Snow! Last night the moon shone with a steel-blue light in the cloudless heavens, and the sentinel stars stood out clear and bright, as on a frosty winter’s evening. Never had I seen Berlin look more beautiful. Long after the good citizens had retired to their homes, I lingered under the lime-trees and gave myself up to the enchantment of the scene. It was five-and-twenty years almost to the day since I had set foot within the Prussian capital, and old memories crowded about me as I was lost in reverie. It was not until I turned my steps homeward that I found out how bitterly cold it was. I had not had time to think about the weather, or to remember what season of the year it was. But, walking home, it suddenly occurred to me that it was the merry month of May, and that in a few weeks it would be June. In Berlin it might have been a good old-fashioned Christmas Eve.

And to-day it is snowing—snowing in a way not to be mistaken. There is no half-hearted business about this snow. It doesn’t change to rain just as it falls, like a snow that is ashamed of itself and endeavours to conceal its true character. Down it comes in flakes the size of shilling pieces, and the wayfarers’ umbrellas are as white as their noses are red and their lips are blue.

Only forty-eight hours before, as I stepped gaily into the train at Victoria on the day of the Two Thousand Guineas, I said jokingly, ‘When I travel I like to see Snow.’ But I didn’t mean the snow that fell upon me so unmercifully in Berlin. I meant the excellent Mr. Snow, who, promoted from the Club train to the management of the Sleeping Car Company’s London office, still devotes himself to the comfort of Continental travellers, and makes the way pleasant before them. I had reason to be grateful to this most seasonable Snow. Not only did he take the trouble to send me the winner of the Two Thousand to Dover, but when I arrived at Calais I found that he had ordered by telegraph an excellent dinner for me at the buffet, and had reserved me a compartment in the Cologne express, for all of which I felt exceedingly grateful. The snow that awaited me at Berlin was not nearly so agreeable. Still, as it is over, and the sun once more asserts its rights in the heavens, we may as well take the unseasonable downfall as a little practical joke on the part of the clerk of the weather, and say no more about it.

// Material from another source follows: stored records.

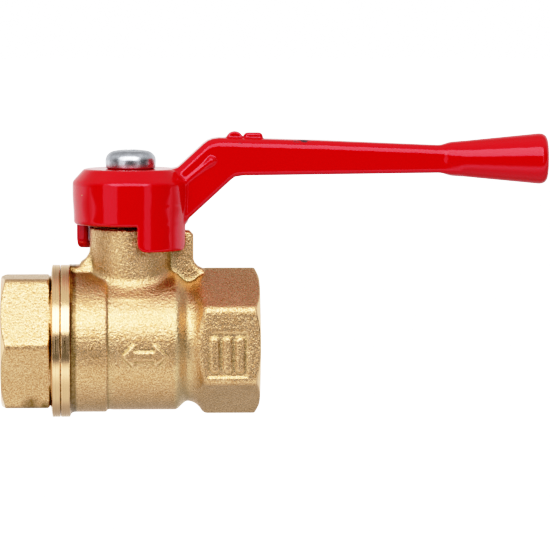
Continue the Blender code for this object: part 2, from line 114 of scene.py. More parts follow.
# neck
NECK_RADIUS = 9.8 * MM
NECK_FOOT = 2.0 * MM
NECK_TOP = BODY_HIGH.z
FLARE_WIDTH = 1.8 * MM
FLARE_TOP = 14.6 * MM
FLARE_HEIGHT = 3.4 * MM
RIB_HALF = 2.7 * MM
RIB_REACH = 15.0 * MM
RIB_TOP = 26.6 * MM
TONGUE_HALF = 3.2 * MM
STEM_BORE = 5.05 * MM
WASHER_POCKET = 7.1 * MM
WASHER_POCKET_TOP = 17.4 * MM
GLAND_BORE = 7.5 * MM
GLAND_FLOOR = 21.0 * MM
NUT_CONE_RADIUS = 8.2 * MM
NUT_SHANK = 7.2 * MM

# marks on the front, in millimetres where no unit is given
MARK_HEIGHT = 0.5 * MM
ARROW_CENTRE = (3.0, -2.4)
ARROW_OUTLINE = (
    (5.2, 0.0), (2.5, 2.7), (2.5, 1.0), (-2.5, 1.0), (-2.5, 2.7), (-5.2, 0.0), (-2.5, -2.7),
    (-2.5, -1.0), (2.5, -1.0), (2.5, -2.7),
)
PANEL_ALONG = (17.9 * MM, 27.6 * MM)
PANEL_UP = (-7.6 * MM, 3.2 * MM)
PANEL_DEPTH = 0.3 * MM
BAR_COUNT = 3
BAR_FIRST = 19.8
BAR_SPACING = 3.0
BAR_BOTTOM = -5.4 * MM
BAR_TOP = 1.0 * MM
BAR_RADIUS = 0.95 * MM

# lever
HUB_TOP = 41.4 * MM
HUB_RADIUS = 14.0 * MM
SKIRT_RADIUS = 13.7 * MM
SKIRT_INNER = 11.0 * MM
SKIRT_BOTTOM = 28.1 * MM
TAPER_TOP = 36.0 * MM
TAPER_BOTTOM = 29.0 * MM
SHOULDER_RADIUS = 11.2 * MM
LUG_TOP = 33.0 * MM
LUG_BOTTOM = LEVER_LOW.z
LUG_SPANS = ((-83.5, -16.5), (106.5, 163.0))
WEB_BOTTOM = 34.5 * MM
STEM_HALF_FLATS = 3.9 * MM
ARM_HALF_WIDTH = 5.0 * MM
ARM_NARROWING = 0.34
ARM_TAPER_START = 20.0 * MM
ARM_TAPER_LENGTH = 55.0 * MM
ARM_CHAMFER = 1.3 * MM
PAD_HALF_WIDTH = 2.2 * MM
PAD_FOOT = 46.0 * MM
RIDGE_START = (13.2 * MM, 38.6 * MM)
RIDGE_END = (19.2 * MM, 43.4 * MM)
WORN_SPOTS = (
    ((26.0, -3.6, 47.5), (1.0, 1.2, 0.5)),
    ((40.8, -2.9, 48.1), (2.6, 2.0, 0.7)),
)
GRIP_HEIGHT = 43.6 * MM
GRIP_ROOT = 75.0 * MM
GRIP_TAPER_LENGTH = 23.0 * MM
GRIP_END = LEVER_HIGH.x
GRIP_ROOT_RADIUS = 3.85 * MM
GRIP_END_RADIUS = 6.1 * MM

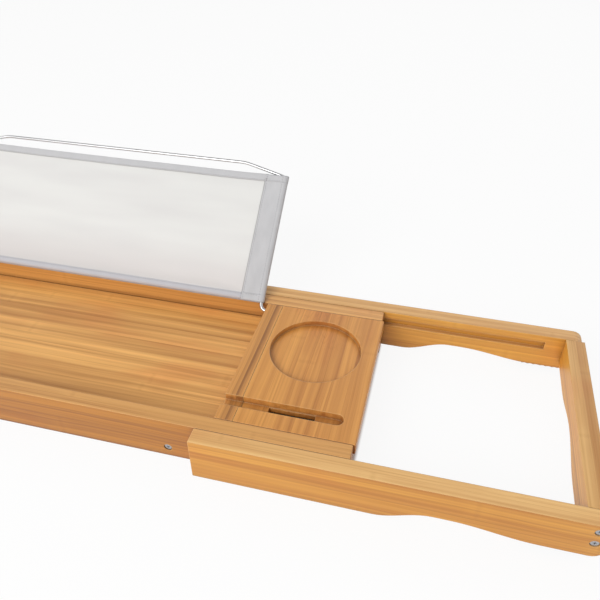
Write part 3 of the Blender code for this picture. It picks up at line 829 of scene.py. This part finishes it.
# %% [markdown]
# ## From a bmesh to a piece
#
# Every new piece ends the same way: its bmesh becomes a mesh object at the origin, it gets a material, it
# rides on the body that carries it, and the solids it stands for are hidden. The helper also recomputes
# normals, so a mirrored or spun shape isn't inside out. Sheets are left as they are, because an open sheet
# has no inside.

# %% The finishing helper
def finish_piece(shape, name, look, body, replaced=(), smooth_deg=35.0, outward=True):
    if outward:
        bmesh.ops.recalc_face_normals(shape, faces=shape.faces)
    mesh = mesh_of(shape, name)
    mesh.shade_smooth()
    mesh.set_sharp_from_angle(angle=math.radians(smooth_deg))
    piece = new_object(name, mesh)
    mesh.materials.append(look)
    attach(piece, body)
    if replaced:
        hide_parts(*replaced)
    return piece


print("finish_piece is ready")

# %% [markdown]
# ## Countersunk screws
#
# The rails are screwed to the dividers and braces, and the arms' bars to their end bars. The solid
# model has plain heads and shanks. A real screw has a cross recess for the driver and a thread, so it
# is made again: half its outline is spun into a head and shank, a small triangle is spun and lifted at
# the same time into the thread, and the tip of a driver, two thin wedges, is taken away from the head.

# %% The screw's head, shank and thread
screw_outline = [(0, 0), (0.0032, 0), (0.0035, -0.0002), (0.0035, -0.0006), (0.0019, -0.0026),
                 (0.0015, -0.0036), (0.0015, -0.0262), (0, -0.0298)]
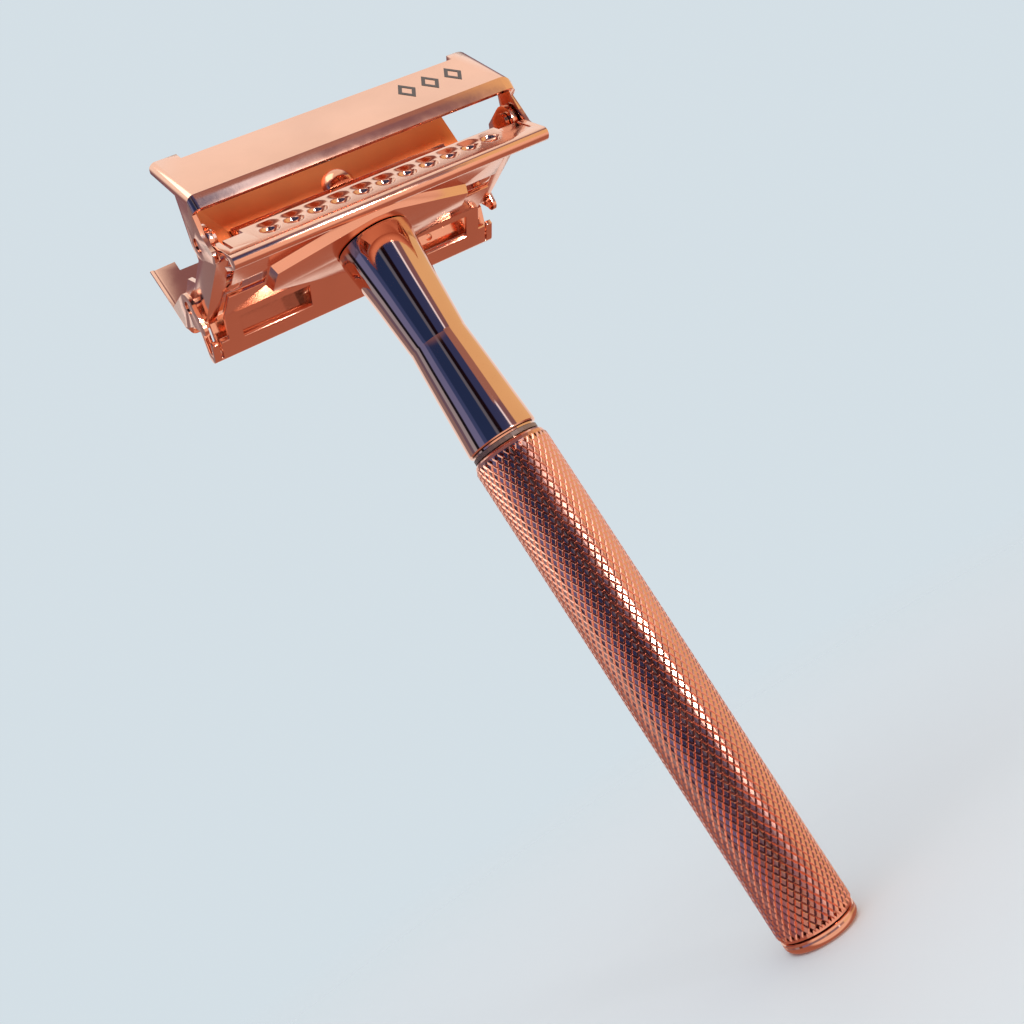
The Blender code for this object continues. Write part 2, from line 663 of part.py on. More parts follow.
def make_grip():
    """The knurled sleeve, which is the knob: a guide bore at the top, then a shoulder and a wide bore."""
    outside = [(GRIP_RADIUS - GRIP_CHAMFER, GRIP_TOP_Z), (GRIP_RADIUS, GRIP_TOP_Z - GRIP_CHAMFER),
               (GRIP_RADIUS, GRIP_LOW_Z)]
    inside = [(GRIP_BORE, GRIP_LOW_Z), (GRIP_BORE, GRIP_SHOULDER_Z), (GRIP_GUIDE_RADIUS, GRIP_SHOULDER_Z),
              (GRIP_GUIDE_RADIUS, GRIP_TOP_Z)]
    return turned("grip_sleeve", outside + inside, ROSE_KNURLED)


def make_nut():
    low = NUT_TOP_Z - NUT_LENGTH
    outer = GRIP_BORE - GAP
    inner = SPINDLE_RADIUS + GAP
    profile = [(outer - 0.3, NUT_TOP_Z), (outer, NUT_TOP_Z - 0.3), (outer, low + 0.3), (outer - 0.3, low),
               (inner, low), (inner, NUT_TOP_Z)]
    return turned("drive_nut", profile, BRASS_PLAIN)


def make_end_cap():
    flange = GRIP_LOW_Z - GAP
    plug = GRIP_BORE - GAP
    tip = [(0.0, CAP_PLUG_Z), (plug - 0.4, CAP_PLUG_Z), (plug, CAP_PLUG_Z - 0.4), (plug, flange)]
    profile = tip + [(CAP_EDGE[0][0], flange)] + CAP_EDGE + [(0.0, -LIP_Z)]
    return turned("end_cap", profile, ROSE_POLISHED, closed=False)


clear_scene()
RAZOR = collection("safety_razor")
CUTTERS = collection("cutters")
ROSE_SATIN = material("rose_gold_satin", ROSE_GOLD, 0.28, 1.0)
ROSE_POLISHED = material("rose_gold_polished", ROSE_GOLD, 0.06, 1.0)
ROSE_KNURLED = material("rose_gold_knurled", ROSE_GOLD, 0.22, 1.0)
BRASS_PLAIN = material("brass_plain", BRASS, 0.35, 1.0)
STEEL_PLAIN = material("steel_plain", STEEL, 0.30, 1.0)
NYLON_PLAIN = material("nylon_plain", NYLON, 0.50, 0.0)

make_guard()
make_neck()
make_bush()
make_thrust_washer()
make_wave_washer()
make_retaining_ring()
make_grip()
make_nut()
make_end_cap()
make_spindle()
make_spine()
make_bridge()
for end_name, end_sign in (("left", -1), ("right", 1)):
    make_bracket(f"end_bracket_{end_name}", end_sign)
    make_rivet(f"bracket_rivet_{end_name}", end_sign * RIVET_X)
    for side_name, side_sign in (("front", -1), ("rear", 1)):
        make_pin(f"pivot_pin_{side_name}_{end_name}", end_sign, side_sign)
make_door("door_front", -1, FRONT_OPEN_DEG)
make_door("door_rear", 1, REAR_OPEN_DEG)
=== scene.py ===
"""Looks of the twist-to-open safety razor: finished sheet metal, a mirror-polished neck and a cut knurl.

Everything is in metres in the part's frame: +Z up the handle, X along the head, -Y to the front door.
Sizes named here are in millimetres unless they say metres, and heights are given from the guard's lip.
"""

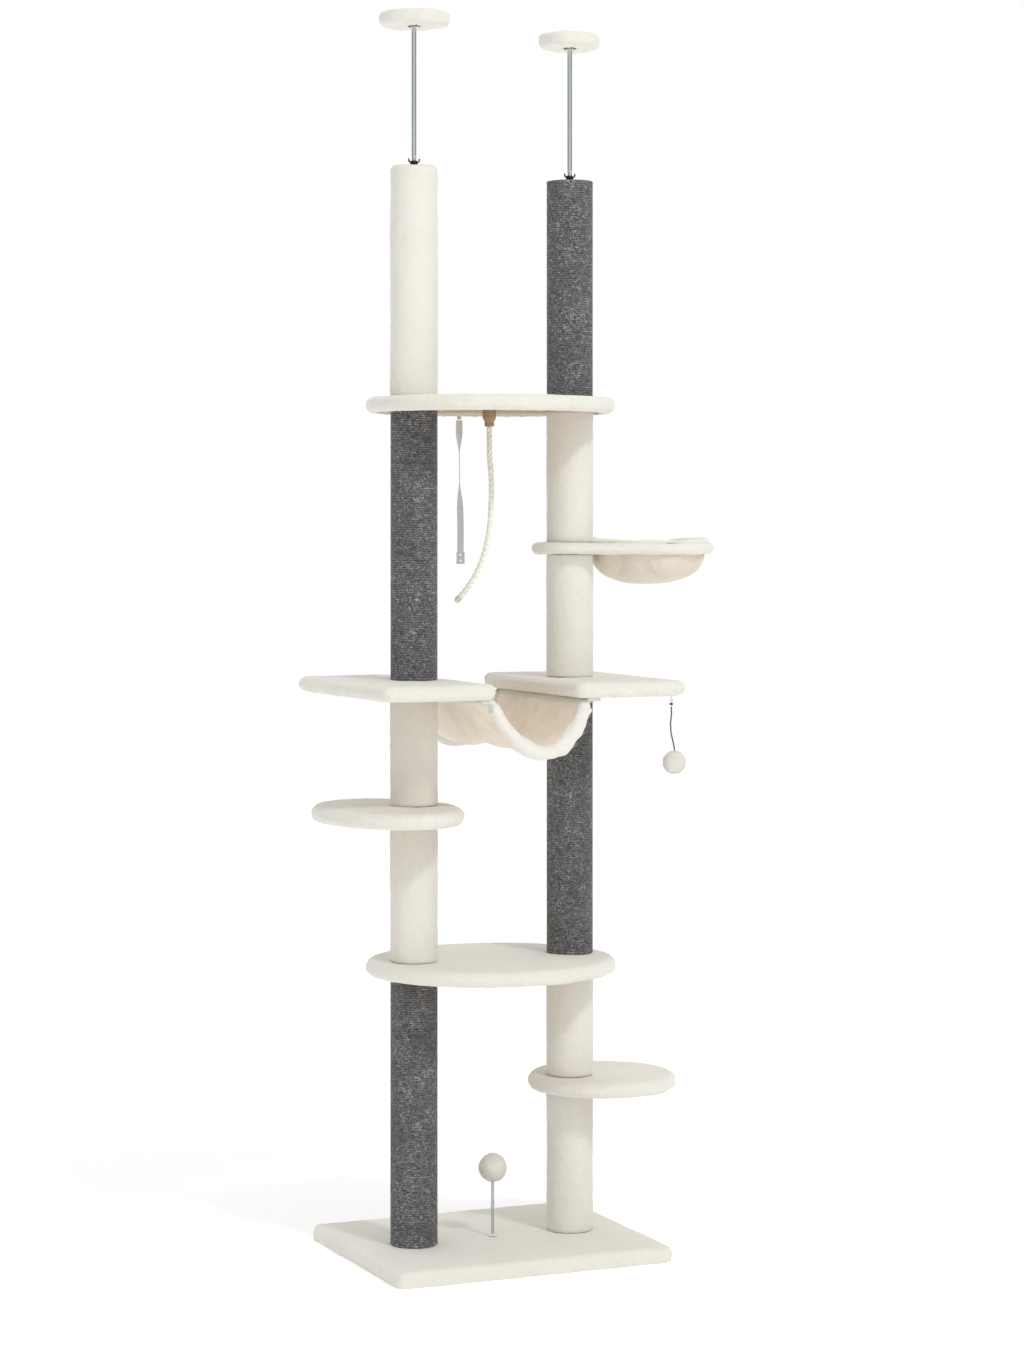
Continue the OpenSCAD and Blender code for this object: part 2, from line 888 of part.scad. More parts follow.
module pompom_staple() {
  color(steel_colour)
    translate([POMPOM_EYE[0], POMPOM_EYE[1], perch_z - eye_len])
      cylinder(d = eye_d, h = eye_len - touch, $fn = small);
}

module pompom_knot() {
  color(dark_colour)
    translate([POMPOM_EYE[0], POMPOM_EYE[1], perch_z - eye_len - slight - pompom_knot_d / 2])
      sphere(d = pompom_knot_d, $fn = small);
}

module pompom_cord() {
  color(dark_colour)
    cord(hung(POMPOM_ROUTE, perch_z), pompom_cord_d, pompom_cord_d, cord_sides);
}

// The pompom, flat where its cord meets it
module pompom() {
  end = POMPOM_ROUTE[len(POMPOM_ROUTE) - 1];
  color(plush_colour)
    translate([end[0], end[1], perch_z + end[2]])
      difference() {
        translate([0, 0, slight - pompom_d / 2])
          sphere(d = pompom_d, $fn = fine);
        translate([-pompom_d / 2, -pompom_d / 2, 0])
          cube([pompom_d, pompom_d, pompom_d]);
      }
}

module rope_knob() {
  color([0.55, 0.42, 0.33])
    translate([ROPE_AXIS[0], ROPE_AXIS[1], upper_oval_z + plush_t - knob_h])
      rotate_extrude($fn = fine)
        polygon([
          [0, 0],
          [knob_neck_d / 2, 0],
          [knob_neck_d / 2 + 1, knob_h * knob_waist_share],
          [knob_d / 2, knob_h * knob_shoulder_share],
          [knob_d / 2, knob_h - touch],
          [0, knob_h - touch]
        ]);
}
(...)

The sleeping cars which run between Calais and Cologne in connection with the Club train are excellent, but as I didn’t go to sleep until midnight, and had to turn out at half-past two fully dressed at the frontier and fit obstinate keys into troublesome locks, and then had to undress again with the pleasant knowledge that at five a.m. I should be turned out at Cologne, I can’t say that, taken as a whole, my night’s rest was all that a selfish man could wish for himself. At half-past five, however, I had some excellent coffee at the Cologne buffet, and then went into the cathedral and assisted at a most interesting ceremony, in which a bishop was taking the leading part. I stayed in the cathedral till seven, and at twenty minutes to eight I found one of the nicest trains I ever saw in my life waiting to take me on to Berlin. It wasn’t a special train of luxury due to private enterprise, with a premium of fifty or seventy-five per cent. to pay for the privilege of sitting in it, but a train provided by the Government for ordinary first and second class passengers.

A polite conductor, having inspected my ticket, begged me to do him the honour of seating myself, and ushered me into a comfortable compartment containing four easy-chairs and a small dining-table. At the same time he handed me a card containing a map of the route, the time of arrival at each station, and a list of various hot and cold delicacies and refreshing beverages which could be served en route to the traveller. The prices attached were most moderate. For instance, feeling hungry about eleven o’clock (remember, I breakfasted soon after five), I touched an electric bell, and instantly a waiter appeared bowing and smiling in front of my easy-chair. I ordered a beefsteak and potatoes and a bottle of Mosel wine. The steak was tenderness itself, and the potatoes were excellent. For this repast, including bread, butter, and cheese, I paid, according to the tariff, 1s. 6d., and the bottle of wine was 2s. Everything on the bill was as moderately priced. For instance, a plate of soup and bread is 4d.; a plate of cold meat, with the usual etceteras, 1s.; half a cold chicken and bread, 1s. 6d. The ‘drinks’ are quite as reasonable. A bottle of seltzer is 3d.; a lemonade, 3d.; a bottle of beer, 3d.; and the wines are proportionately cheap. When you think of these prices you must also remember that the entire train is on the corridor system, and is luxuriously fitted up in first and second class sitting-rooms, with every convenience for the toilet, and that there is a large staff of attendants. Whatever faults the German Government may have, it has made express railway travelling the comfort of the many instead of the luxury of the few.